Method Fiber size Scale Production rate (g/h)
Needle electrospinning 40 nm–2 μm Bench 0.3
Melt electrospinning 800 nm–500 μm Bench 300
Needleless electrospinning 40 nm–2 μm Industrial 100
Solution blowing 40 nm–several μm Bench 1.2
Centrifugal spinning 25 nm–several μm Bench 50

      In closing, electrospinning is a widely used technique for producing nonwoven nanofibers on a laboratory scale. Significant effort has been spent on understanding how process parameters, e.g. flow rate, applied voltage, tip‐to‐collector distance, affect the final fiber size using theoretical and experimental approaches. However, the experimental data is conflicting and the changes in fiber diameter relatively minor.
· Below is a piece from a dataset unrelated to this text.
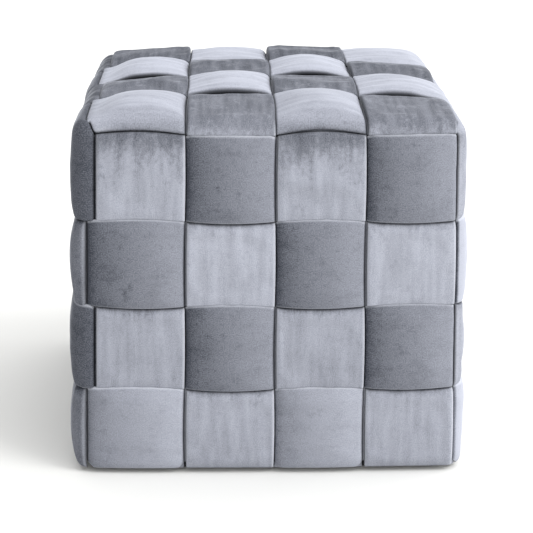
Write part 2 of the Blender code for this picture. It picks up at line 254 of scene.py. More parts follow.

The solution properties play a significant role in the ability to produce uniform fibers. The polymer concentration and elastic properties generally dictate electrospinnability. Factors in the electrospinning setup, e.g. auxiliary electrodes, collector geometry, provide some tunability in terms of nanoparticle size and nanofiber patterning. Ability to make hierarchical fiber structures and complex cross sections have advanced significantly and provide opportunities in advanced functional properties. Production of nanofibers on a larger scale is a growing area of interest.